The Trump administration's decision to reverse course on a broad range of climate initiatives threatens to waste taxpayer dollars, too, the Government Accountability Office writes in a separate report issued Wednesday.
The federal government has long needed to do more to make U.S. communities and industries more resilient to climate change, which would reduce federal disaster spending, the congressional watchdog agency said. But since 2017, the government has made no progress on past GAO recommendations to improve resilience, and in some cases, it stripped away programs that would have helped, the GAO report said.
States Challenging the Rollbacks, and Winning
The health and emissions analysis was issued by NYU Law School's State Energy & Environmental Impact Center, a project that received funding from Bloomberg Philanthropies and is led by former Obama administration officials to support litigation by progressive attorneys general against climate rule rollbacks. Its focus on the six regulations offers a panoramic view of the cumulative potential damage from the administration's changes and the rationale behind the legal challenges that the attorneys general have mounted or plan to when new rollbacks are officially announced.
"As the Trump administration continues to advance policies that will cause even greater harm to our resources and our health, it is up to state attorneys general to lead the fight to stop these policies," New York Attorney General Letitia James said in a written statement.
So far, the attorneys general, led by New York, California, Massachusetts and Maryland, have been unusually successful in hobbling the progress of the rollbacks the administration has tried to make.

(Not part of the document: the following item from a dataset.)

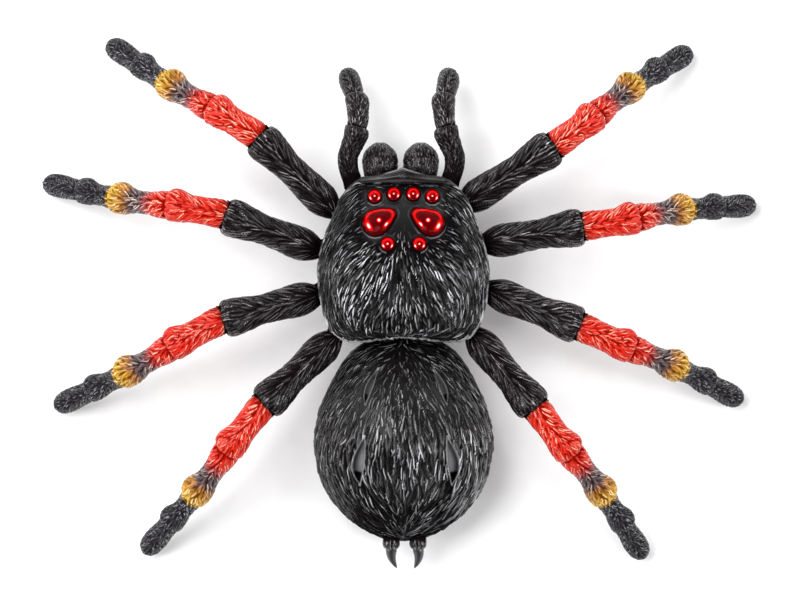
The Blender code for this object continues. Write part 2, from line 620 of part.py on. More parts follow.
def chelicera(side, name, mat):
    x = side * 8.6 + HEAD_SHIFT
    body = blob_y(f"chelicera_{name}", x, 52.0, 67.2, 29.0, 7.3, 8.4, 1.5)
    rings = []
    for t, r in ((0, 2.2), (0.35, 1.9), (0.7, 1.2), (0.95, 0.5)):
        a = math.radians(100 * t)
        cx, cz = x - side * 1.5 * t, 23.5 - 8.0 * math.sin(a)
        cy = 64.0 - 6.0 * (1 - math.cos(a))
        rings.append([(cx + r * math.cos(b), cy + r * math.sin(b), cz)
                      for b in (math.tau * i / 10 for i in range(10))])
    join(body, loft("fang", rings))
    return finish(body, mat)


PALP_PATH = ((51.9, 20.6, 30.5), (54.5, 22.0, 31.0), (58, 22.4, 31.8), (62, 22.2, 32.5),
             (65.4, 20.9, 32.9), (69.2, 19.7, 33.2), (72, 19.1, 33.3), (76, 18.2, 32.6),
             (80, 18.1, 31.0), (84.6, 18.6, 28.4), (88, 19.3, 25.6), (93, 20.7, 20.6),
             (98.6, 21.7, 14.8))
PALP_W = ((51.9, 2.7), (54.5, 3.5), (61.7, 4.0), (65.4, 4.6), (69.2, 5.0), (71.5, 5.3),
          (73.2, 5.0), (72.8, 4.2), (79.5, 4.6), (84.6, 4.9), (86.4, 4.5), (85.8, 3.8),
          (90.6, 4.5), (93.5, 4.6), (95.8, 3.9), (97.6, 2.4))


def palp_x(side, y):
    return side * smooth([(p[0], p[1]) for p in PALP_PATH], y) + HEAD_SHIFT - max(y - 76, 0) * 0.055


def palp(side, name, mat):
    zs = [(p[0], p[2]) for p in PALP_PATH]
    rings = []
    for y, r in PALP_W:
        rise = math.atan2(smooth(zs, y + 0.5) - smooth(zs, y - 0.5), 1.0)
        x, z = palp_x(side, y), smooth(zs, y)
        rings.append([(x + r * math.cos(a), y - r * 0.9 * math.sin(a) * math.sin(rise),
                       z + r * 0.9 * math.sin(a) * math.cos(rise))
                      for a in (math.tau * i / 12 for i in range(12))])
    tip = (palp_x(side, 98.5), 98.5, smooth(zs, 98.5))
    return finish(loft(f"pedipalp_{name}", rings, None, None, tip), mat)


def front_rim(mat):
    rings = []
    for i in range(11):
        u = -1 + 2 * i / 10
        x = 21.4 * u
        depth = 2.45 * (1 - abs(u) ** 6) ** 0.5 if abs(u) < 1 else 0.7
        peak = 0.8 * max(0, 1 - abs(u) * 3)
        rings.append([(x, 53.8 + peak * (math.cos(a) > 0) + max(depth, 0.7) * math.cos(a),
                       40.4 + (3.4 - 1.4 * abs(u) ** 3) * math.sin(a))
                      for a in (math.tau * j / 12 for j in range(12))])
    return finish(loft("front_rim", rings), mat)


def spinneret(side, name, mat):
    rings = []
    for y, x, r in ((-100.9, 5.5, 2.6), (-102.2, 5.6, 3.2), (-103.9, 5.5, 2.9), (-104.4, 5.5, 2.1),
                    (-107.0, 5.9, 1.8), (-109.4, 5.5, 1.3), (-110.9, 4.8, 0.8)):
        z = 26.4 - 0.16 * (-100.9 - y)
        rings.append([(side * x + r * math.cos(a), y, z + r * math.sin(a))
                      for a in (math.tau * i / 12 for i in range(12))])
    return finish(loft(f"spinneret_{name}", rings, None, None, (side * 4.4, -111.6, 24.7)), mat)


def battery(index, mats):
    x = (index - 2) * 14.7
    flip = -1 if index == 2 else 1
    mid = -56.9
    rings = []
    for y, r in ((-25.0, 7.2), (24.2, 7.2), (24.6, 2.6), (25.4, 2.6)):
        rings.append([(x + r * math.cos(a), mid + flip * y, 17.4 + r * math.sin(a))
                      for a in (math.tau * i / 18 for i in range(18))])
    return finish(loft(f"battery_{index}", rings), mats["battery"])


def battery_box(mats):
    tray = box("battery_tray", (-23.4, -85.3, 10.0), (23.4, -28.5, 25.2))
    cut(tray, box("well", (-22.3, -84.2, 9.0), (22.3, -29.6, 26.0)))
    finish(tray, mats["tray"])
    for name, y, turn in (("front", -30.4, 1), ("rear", -83.4, -1)):
        body = box(f"battery_contact_{name}", (-21.8, y - 0.35, 11.0), (21.8, y + 0.35, 23.8))
        for x in ((0.0,) if turn > 0 else (-14.7, 14.7)):
            rings = []
            for t, r in ((-0.05, 3.0), (0.5, 2.4), (0.99, 1.8)):
                rings.append([(x + r * math.cos(a), y - turn * t * 1.0, 17.4 + r * math.sin(a))
                              for a in (math.tau * i / 12 for i in range(12))])
            join(body, loft("spring", rings))
        finish(body, mats["nickel"])
    cover = prism("battery_cover", rounded(22.5, -83.7, -29.3, 4.7), 8.0, 9.5)
    cut(cover, rod_z("screw_hole", 0, -79.9, 1.3, 7, 11, 12), rod_z("sink", 0, -79.9, 2.6, 7, 8.9, 14))
    finish(cover, mats["shell"])
    screw = rod_z("cover_screw", 0, -79.9, 2.3, 8.1, 8.8, 14)
    join(screw, rod_z("shank", 0, -79.9, 1.0, 8.5, 9.9, 10))
    cut(screw, box("slot_a", (-1.4, -80.15, 7.5), (1.4, -79.65, 8.45)),
        box("slot_b", (-0.25, -81.3, 7.5), (0.25, -78.5, 8.45)))
    finish(screw, mats["steel"])


def switch(mats):
    body = box("switch_housing", (-5.0, -26.0, 10.2), (8.0, -20.6, 13.6))
    cut(body, box("track", (-2.6, -24.6, 9.5), (5.6, -21.4, 12.6)))
    finish(body, mats["steel_dull"])
    knob = box("power_switch", (-1.9, -24.4, 6.7), (1.9, -21.6, 8.4))
    join(knob, box("stem", (-1.2, -24.0, 8.2), (1.2, -22.0, 12.2)))
    finish(knob, mats["switch"], (0.0, -23.0, 8.0))


def boards(mats):
    body = box("control_board", (-13.0, -8.6, 30.6), (13.0, 20.0, 31.9))
    join(body, box("chip", (-5.0, 2.0, 31.5), (5.0, 12.0, 33.2)), rod_z("can", 9.0, 15.5, 2.5, 31.5, 34.6, 14),
         box("driver", (-10.5, -6.0, 31.5), (-4.5, -2.0, 33.0)))
    finish(body, mats["board"])
    leds = prism("eye_light_board", ((10, 45.6), (13, 41), (13, 26), (9.5, 22.2), (-9.5, 22.2),
                                     (-13, 26), (-13, 41), (-10, 45.6)), 38.0, 39.0)
    for side in (1, -1):
        for x, y in ((11.0, 43.2), (4.05, 44.0), (6.6, 24.6), (10.6, 33.9)):
            join(leds, rod_z("led", side * x, y, 1.3, 38.6, 39.8, 10))
    finish(leds, mats["board"])


def build():
    for obj in list(bpy.data.objects):
        bpy.data.objects.remove(obj, do_unlink=True)
    mats = {
        "shell": material("black_shell_plastic", (0.012, 0.011, 0.013), 0.42),
        "rim": material("gloss_black_plastic", (0.01, 0.01, 0.012), 0.15),
        "fur": material("black_fur_plastic", (0.014, 0.012, 0.014), 0.4),
        "femur": material("femur_plastic", (0.02, 0.014, 0.016), 0.4),
        "leg": material("painted_leg_plastic", (0.62, 0.06, 0.04), 0.4),
        "lens": material("red_lens_plastic", (0.5, 0.01, 0.01), 0.1, 0.0, 0.4),
        "chassis": material("chassis_plastic", (0.02, 0.02, 0.022), 0.5),
        "bar": material("white_acetal", (0.8, 0.8, 0.78), 0.4),
        "gear": material("natural_nylon", (0.85, 0.83, 0.75), 0.4),
        "gearbox": material("grey_gearbox_plastic", (0.25, 0.25, 0.27), 0.5),
        "brass": material("brass", (0.78, 0.57, 0.2), 0.3, 1.0),
        "steel": material("polished_steel", (0.6, 0.6, 0.62), 0.25, 1.0),
        "steel_dull": material("zinc_plated_steel", (0.5, 0.5, 0.52), 0.4, 1.0),
        "nickel": material("nickel_spring", (0.65, 0.63, 0.58), 0.3, 1.0),
        "wheel": material("wheel_plastic", (0.03, 0.03, 0.03), 0.45),
        "rubber": material("black_rubber", (0.02, 0.02, 0.02), 0.85),
        "tray": material("battery_tray_plastic", (0.05, 0.05, 0.055), 0.5),
        "battery": material("battery_sleeve", (0.1, 0.25, 0.12), 0.3),
        "board": material("circuit_board", (0.02, 0.18, 0.06), 0.4),
        "switch": material("switch_plastic", (0.03, 0.03, 0.03), 0.5),
    }
    carapace(mats["shell"])
    eye_cluster(mats["lens"])
    belly(mats["chassis"])
    hip_plate(mats["chassis"])
    abdomen_top(mats["fur"])
    abdomen_bottom(mats["chassis"])
    front_rim(mats["rim"])
    for side, name in ((1, "right"), (-1, "left")):
        chelicera(side, name, mats["fur"])
        palp(side, name, mats["fur"])
        spinneret(side, name, mats["rim"])
        drive_bar(side, name, mats["bar"])
        wheel(side, name, mats)
    for side, name, hip, angle, length, tip in LEGS:
        femur(side, name, hip, angle, length, mats["femur"])
        shin(side, name, hip, angle, length, tip, mats["leg"])
    gears(mats)
    motor(mats)
    caster(mats)
    for index in (1, 2, 3):
        battery(index, mats)
    battery_box(mats)
    switch(mats)
    boards(mats)


build()
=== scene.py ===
import itertools
import json
import math

import bmesh
import bpy
import numpy as np
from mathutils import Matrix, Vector


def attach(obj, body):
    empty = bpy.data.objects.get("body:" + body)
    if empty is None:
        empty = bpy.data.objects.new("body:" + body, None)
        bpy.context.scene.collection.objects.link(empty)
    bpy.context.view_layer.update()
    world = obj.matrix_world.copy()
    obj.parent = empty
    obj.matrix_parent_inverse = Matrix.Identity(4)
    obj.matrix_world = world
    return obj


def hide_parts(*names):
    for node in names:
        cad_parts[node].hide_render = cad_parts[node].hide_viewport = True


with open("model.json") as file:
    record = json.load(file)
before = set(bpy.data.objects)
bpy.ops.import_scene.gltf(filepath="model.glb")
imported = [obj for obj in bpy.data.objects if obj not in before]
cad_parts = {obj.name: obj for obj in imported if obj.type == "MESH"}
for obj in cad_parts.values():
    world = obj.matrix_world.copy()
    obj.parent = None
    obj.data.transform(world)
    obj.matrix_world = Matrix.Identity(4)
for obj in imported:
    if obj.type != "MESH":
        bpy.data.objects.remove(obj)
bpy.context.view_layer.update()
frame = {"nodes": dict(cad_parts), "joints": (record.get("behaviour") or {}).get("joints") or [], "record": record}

MM = 0.001
JOINT_AT = {j["name"]: Vector(j["pos_m"]) / MM for j in frame["joints"] if "pos_m" in j}

UV_MM = 10.0                 # millimetres per unit of a UV map
SEEDS = {"carapace": 11, "abdomen": 23, "femur": 40, "shin": 70, "palp": 91, "chelicera": 131,
         "spinneret": 151}
SIDES = ((1, "right"), (-1, "left"))

# ---- moulded strands
SMALLEST_STEP = 0.02         # least distance between a skin's points
BARE_BELOW = 0.02            # no strand grows where its rise is less
TRIES = 3.2                  # roots tried for each one that has room
CREST_OFF = 0.3              # how far the painted highlight line lies from a strand's middle, in half widths
SHINE_SHARE = 3.1            # a higher power leaves fewer strands with a bright painted highlight line

# ---- body outlines: half width at Y
CARAPACE_CENTRE_Y = 17.0
CARAPACE = ((50.6, 0.0), (50.9, 11.0), (50.2, 20.0), (47.2, 24.0), (43.0, 27.2),
            (38.9, 28.7), (28.3, 33.0), (18.0, 35.5), (9.5, 35.9), (-3.1, 34.0),
            (-11.5, 30.8), (-16.0, 25.0), (-16.6, 17.0), (-15.6, 8.0), (-15.0, 0.0))
CARAPACE_RIM_Z = 37.5
CARAPACE_TOP = ((-17, 52.0), (0, 59.0), (15, 62.0), (30, 60.5), (44, 54.0), (52, 49.0))
ABDOMEN_CENTRE_Y = -58.0
ABDOMEN = ((-13.4, 0.0), (-13.9, 8.0), (-16.4, 16.5), (-20.2, 21.8), (-25.4, 26.0),
           (-35.5, 31.5), (-43.0, 34.9), (-50.6, 36.7), (-59.9, 37.8), (-73.3, 35.3),
           (-80.9, 31.7), (-85.9, 28.1), (-90.9, 23.0), (-96.0, 15.8), (-99.0, 8.5),
           (-100.2, 0.0))
ABDOMEN_RIM_Z = 22.0
ABDOMEN_TOP = ((-100, 50.0), (-80, 60.0), (-58, 63.0), (-40, 60.5), (-25, 53.5), (-13, 44.0))
SHELL = 1.8                  # wall
INSIDE_STEP = 6              # one inside point for this many outside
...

The administration has lost 95 percent of the lawsuits brought against its deregulatory efforts, mostly on the environmental front, a far higher rate than in the past, according to an analysis by the Brookings Institution.
Nonetheless, the attorneys general said at a press conference on Tuesday that they do not expect the administration to slow down or discard its attacks on climate rules. The president has recently amped up his denial of climate change, including moving to organize a White House panel to push a narrative of doubt ahead of the 2020 elections.
'A War Between Science and Magical Thinking'
Two oil and gas industry methane rules—one by the EPA for new oil and gas sites and another from the Interior Department regarding methane venting on federal lands—are tied up in court. A coalition of states led by California have filed suit against the EPA over a landfill methane rollback. The EPA has announced its intention to re-open the glider truck loophole closed by the Obama administration, but it has not yet proposed a new rule.
Three of the most consequential rollbacks by the administration are about to go into effect soon, said David Hayes, director of the State Impact Center and a former deputy secretary of the Interior. They include the repeal and replacement of the Clean Power Plan, the freezing of auto emissions standards and the rescission of the methane cuts for existing oil and gas facilities.
"As soon as those three rules go final, they will be challenged in court," Hayes said in an email.
The oil and gas industry, electricity generation, the auto industry and waste management industry together account for almost half of the country's greenhouse gas emissions in 2017, the report said, citing EPA data. U.S. greenhouse gas emissions rose markedly last year after years of decline, evidence of the crumbling of federal efforts to rein in pollution under President Donald Trump.
"It's dangerous and reckless to say, 'What we need is hair of the dog. We need more of this. We need more pollution. We need to burn more fossil fuels,'" Maryland Attorney General Brian Frosh said at the press conference. "The president tries to cast this as an ideological war between liberals and conservatives and it's not. It's war between fact and fiction. It's a war between science and magical thinking."
Correction: An earlier version of this story incorrectly described the State Energy & Environmental Impact Center's funding. It has received funding from Bloomberg Philanthropies.